Annie Ernaux consacrera les deux ouvrages suivants à la mémoire de son père (« La place » en 1983) et à sa mère (« Une femme » en 1987). Le doute n’est plus possible pour la façon de se positionner de cette romancière qui parle de sa vie pour toucher tous les êtres, pas seulement les femmes, car qui n’a jamais tenté de comprendre qui était son père ou sa mère pour lui au moment d’une séparation cruelle et soudaine (même quand la maladie travaillait depuis longtemps dans l’ombre ou dans la lumière) ? Ce sont d’ailleurs ces deux derniers ouvrages qui ont, du moins à mon avis, fait connaître cette normande exilée en banlieue parisienne. « La place » a obtenu, d’une façon très pertinente et méritée, le prix Renaudot 1984.
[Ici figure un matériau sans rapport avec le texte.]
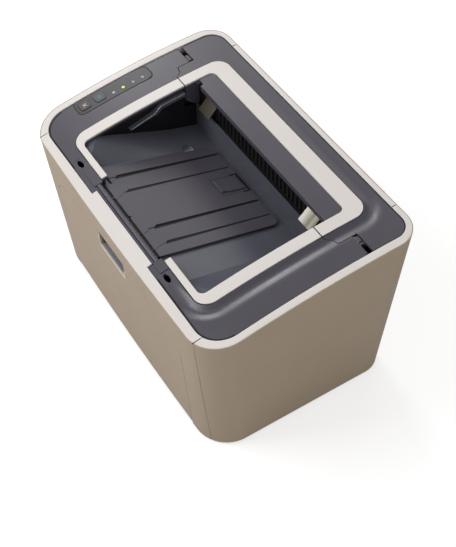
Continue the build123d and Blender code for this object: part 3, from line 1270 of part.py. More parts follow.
with BuildPart() as pinch_rollers:
    rod(-SHAFT_END, SHAFT_END, SHAFT_R, DELIVERY_Y, PINCH_Z)
    with Locations(Location((0, DELIVERY_Y, PINCH_Z), (0, 90, 0))):
        with Locations(*[(0, 0, (i - (DELIVERY_TYRES - 1) / 2) * DELIVERY_PITCH) for i in range(DELIVERY_TYRES)]):
            Cylinder(DELIVERY_R, DELIVERY_TYRE_W)
pinch_rollers.part.label = "pinch_rollers"
export_step(pinch_rollers.part, "parts/pinch_rollers.step")

# Toner cartridge and laser scanner
with BuildPart() as hopper:
    block(-CARTRIDGE_X + CARTRIDGE_END, CARTRIDGE_X - CARTRIDGE_END, CARTRIDGE_FRONT_Y + CARTRIDGE_WALL,
          CARTRIDGE_REAR_Y - CARTRIDGE_WALL, CARTRIDGE_LOW + CARTRIDGE_WALL, CARTRIDGE_HIGH - CARTRIDGE_WALL)
    fillet(hopper.edges().filter_by(Axis.X), CARTRIDGE_WALL)
    block(-DRUM_L / 2, DRUM_L / 2, DRUM_Y - DRUM_R, DRUM_Y + DRUM_R, 0, CARTRIDGE_HIGH - CARTRIDGE_WALL)

with BuildPart() as toner_cartridge:
    block(-CARTRIDGE_X, CARTRIDGE_X, CARTRIDGE_FRONT_Y, CARTRIDGE_REAR_Y, CARTRIDGE_LOW, CARTRIDGE_HIGH)
    fillet(toner_cartridge.edges().filter_by(Axis.X), CARTRIDGE_PIN_R)
    add(hopper.part, mode=Mode.SUBTRACT)
    for side in (-1, 1):
        x_low, x_high = sorted((side * (CARTRIDGE_X - CARTRIDGE_END), side * CARTRIDGE_X))
        add(side_prism([(DRUM_Y - 22, CARTRIDGE_LOW + 5), (DRUM_Y - 12, DRUM_Z - 9), (DRUM_Y + 12, DRUM_Z - 9),
                        (CARTRIDGE_REAR_Y, CARTRIDGE_LOW + 5)], x_low, x_high))
        rod(x_low, x_high, BORE_R, *DRUM_C, mode=Mode.SUBTRACT)
    for y, z in CARTRIDGE_PINS:
        both_sides(rod, CARTRIDGE_X - 1, FRAME_X, CARTRIDGE_PIN_R, y, z)
    # Bail handle at the front
    block(-HANDLE_X, HANDLE_X, CARTRIDGE_FRONT_Y - HANDLE_REACH, CARTRIDGE_FRONT_Y + 1, *HANDLE_Z)
    block(-HANDLE_X + HANDLE_T, HANDLE_X - HANDLE_T, CARTRIDGE_FRONT_Y - HANDLE_REACH + HANDLE_T,
          CARTRIDGE_FRONT_Y, 0, HIGH, mode=Mode.SUBTRACT)
toner_cartridge.part.label = "toner_cartridge"
export_step(toner_cartridge.part, "parts/toner_cartridge.step")

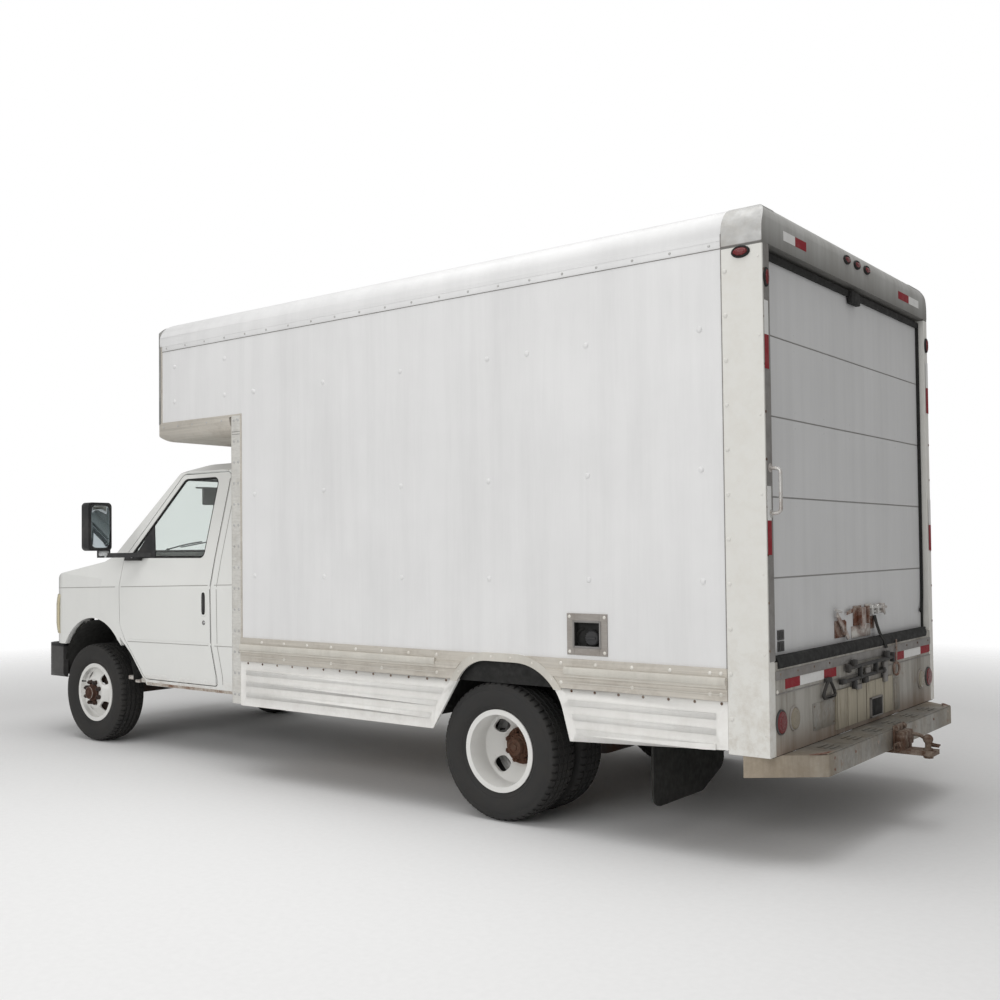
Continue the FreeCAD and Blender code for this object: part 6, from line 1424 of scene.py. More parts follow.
def filler_ring(shape, inset, wide, near, far, bevel, segments, lap=0.0):
    """Four bars round the filler's opening, inset from it: two posts and two rails between them."""
    start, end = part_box("fuel_filler")
    (x0, x1), (z0, z1) = (
        (start[i] + FILLER_BORDER + inset, end[i] - FILLER_BORDER - inset) for i in (0, 2)
    )
    for one, two in (
        ((x0 - wide, z0 - wide), (x0, z1 + wide)),
        ((x1, z0 - wide), (x1 + wide, z1 + wide)),
        ((x0 - lap, z0 - wide), (x1 + lap, z0)),
        ((x0 - lap, z1), (x1 + lap, z1 + wide)),
    ):
        shape.box((one[0], near, one[1]), (two[0], far, two[1]), bevel, segments)


def fuel_filler():
    """A dark recess with a cap and its hose behind a grey frame with four corner screws."""
    low_x, low_z = low("fuel_filler").x, low("fuel_filler").z
    high_x, high_z = high("fuel_filler").x, high("fuel_filler").z
    face = high("fuel_filler").y
    border = FILLER_BORDER
    walls = Shape()
    back = face - 0.034
    walls.box((low_x + border, back, low_z + border), (high_x - border, back + 0.002, high_z - border))
    sheet = 0.003
    filler_ring(walls, sheet, sheet, back, face - 0.001, 0, 2, lap=sheet)
    walls.piece("filler_recess", "seal_black", "chassis", "trim_black")
    middle_z = (low_z + high_z) / 2
    centre = Vector((low_x + border + 0.052, face - 0.030, middle_z - 0.018))
    cap = Shape()
    cap.lathe(
        [(0.036, 0.0), (0.038, 0.004), (0.037, 0.016), (0.033, 0.020), (0.018, 0.0205), (0.0, 0.0205)],
        centre, (0, 1, 0), 40,
    )
    for k in range(20):
        a = 2 * math.pi * k / 20
        spot = centre + Vector((0.0375 * math.cos(a), 0.004, 0.0375 * math.sin(a)))
        cap.box(spot - Vector((0.0025, 0, 0.0025)), spot + Vector((0.0025, 0.012, 0.0025)), 0.001, 1)
    cap.box(centre + Vector((-0.027, 0.018, -0.006)), centre + Vector((0.027, 0.027, 0.006)), 0.004)
    cap.piece("filler_cap", "tank_black", "chassis", "tank_black")
    tether = Shape()
    tether.tube(
        [centre + Vector(p) for p in ((0.030, 0.006, -0.030), (0.052, 0.010, -0.044), (0.078, 0.006, -0.040),
                                      (0.092, 0.002, -0.020))],
        0.0035, 8, 2,
    )
    tether.tube(
        [centre + Vector(p) for p in ((0.055, 0.001, 0.046), (0.086, 0.006, 0.030), (0.094, 0.002, 0.0))],
        0.006, 8, 2
    )
    tether.piece("filler_tether", "flap_rubber", "chassis", "flap_rubber")
    screws = Shape()
    for x in (low_x + 0.016, high_x - 0.016):
        for z in (low_z + 0.016, high_z - 0.016):
            screws.dome((x, face, z), (0, 1, 0), 0.009, 0.0035)
    screws.piece("filler_screws", "rivet_pale", "chassis", "rail_aluminium", angle=DOMED)
    rim = Shape()
    filler_ring(rim, 0, 0.010, face - 0.001, face + 0.004, 0.0015, 1)
    rim.piece("filler_rim", "frame_grey", "chassis", "rail_aluminium")


def filler_frame():
    """The plate round the fuel filler, open in its middle."""
    face = high("fuel_filler").y
    plate = Shape()
    filler_ring(plate, 0, FILLER_BORDER, face - 0.006, face, 0.0012, 1)
    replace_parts(plate.piece("filler_plate", "filler_grey", "chassis", "rail_aluminium"), "fuel_filler")


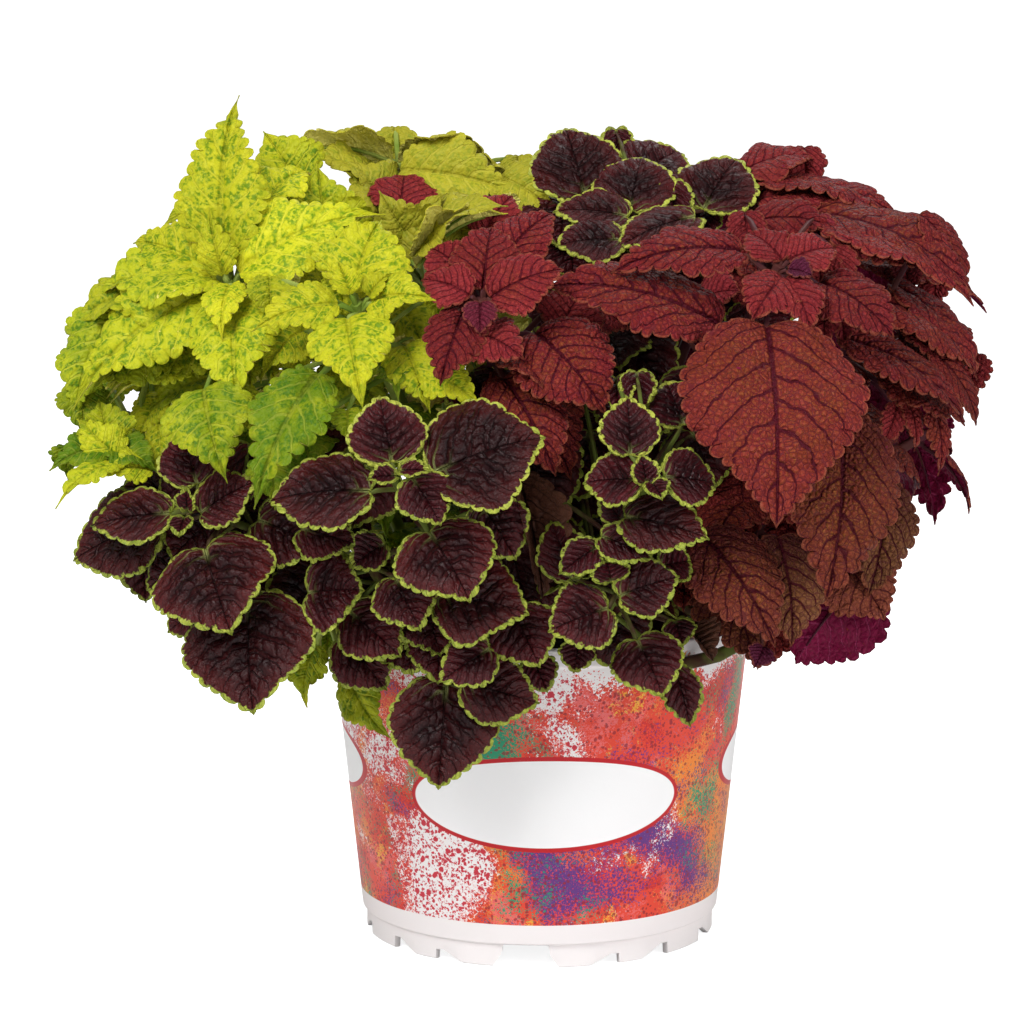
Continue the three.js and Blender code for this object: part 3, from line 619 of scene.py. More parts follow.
def ripple(x, y, chance, wave):
    """Uneven little swells between about -1 and 1."""
    total = 0
    for _ in range(4):
        angle, shift = chance.uniform(0, math.pi), chance.uniform(0, 2 * math.pi)
        size = wave * chance.uniform(0.7, 1.4)
        across = x * math.cos(angle) + y * math.sin(angle)
        total = total + np.sin(2 * math.pi * across / size + shift)
    return total / 2.4


def vein_phase(kind, along, spread, sign):
    """Counts the side veins: whole numbers lie on a vein, from the midrib to the margin."""
    start = along - kind.sweep * spread**1.3 * (1 - 0.5 * along)
    return kind.laterals * start + np.where(sign > 0, 0.0, 0.4)


class Growth:
    """Gathers the blades and stalks of one leafy stem as plain arrays."""

    FIELDS = ("run", "side", "rim", "span", "tone", "shade", "age")

    def __init__(self):
        self.points = []
        self.uv = []
        self.marks = {name: [] for name in self.FIELDS}
        self.faces = []
        self.slots = []
        self.count = 0
        self.paths = []

    def add(self, points, uv, marks, faces, slots):
        """Takes in one blade; its faces count its own points."""
        self.points.append(points)
        self.uv.append(uv)
        for name in self.FIELDS:
            value = marks.get(name, 0)
            self.marks[name].append(np.broadcast_to(value, len(points)))
        self.faces.append(faces + self.count)
        self.slots.append(slots)
        self.count += len(points)


def leaf_frame(leaf, face):
    """Base, length, half width and the leaf's own axes: along, across and out of its face."""
    base, tip = np.array(leaf[:3], float), np.array(leaf[3:6], float)
    length = np.linalg.norm(tip - base)
    along = (tip - base) / length
    normal = np.array(face, float)
    normal = unit(normal - along * normal.dot(along))
    return base, length, leaf[6] / 2, along, np.cross(normal, along), normal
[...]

Les deux derniers ouvrages abordés dans cette étude de Denis Fernandez-Recatala sont « Passion simple » (1991) et « Journal du dehors » (1993) qui relève presque du journal intime, du livre de souvenir ou de l’introspection… Mais laissons notre spécialiste vous dire ce qu’il pense de cette romancière :
« Au fil de ses livres, Annie Ernaux semble s’être refusée aux artifices. Le roman lui est apparu comme une somme périmée. Une forme s’est imposée qui, temporairement, l’a conduite à colliger des fragments appuyés à des silences, autrement dit des soupirs… »
Depuis elle a continué dans la même voie et je peux dire que pour moi elle est devenue la grande romancière de la vie quotidienne et elle nous raconte des histoires dont on ne sait plus si ce sont des extraits de la sienne ou de la notre…
Ce livre est à lire par tous ceux qui aiment Annie Ernaux, quant aux autres prenez le temps de lire ou relire « La place » ou « Une femme » qui restent les deux plus grands, les meilleurs, les plus représentatifs de ce qu’Annie est capable de nous offrir, nous apporter… Quant aux autres textes je vous en parlerai le plus rapidement possible avec mes mots et la passion que j’ai pour ces ouvrages qui m’accompagnent depuis 1991, du jour où j’ai découvert « Passion simple ».
Bien que datant un peu, cette étude reste excellente et elle ouvre de nombreuses portes de réflexion et compréhension pour entrer dans l’œuvre d’Annie Ernaux.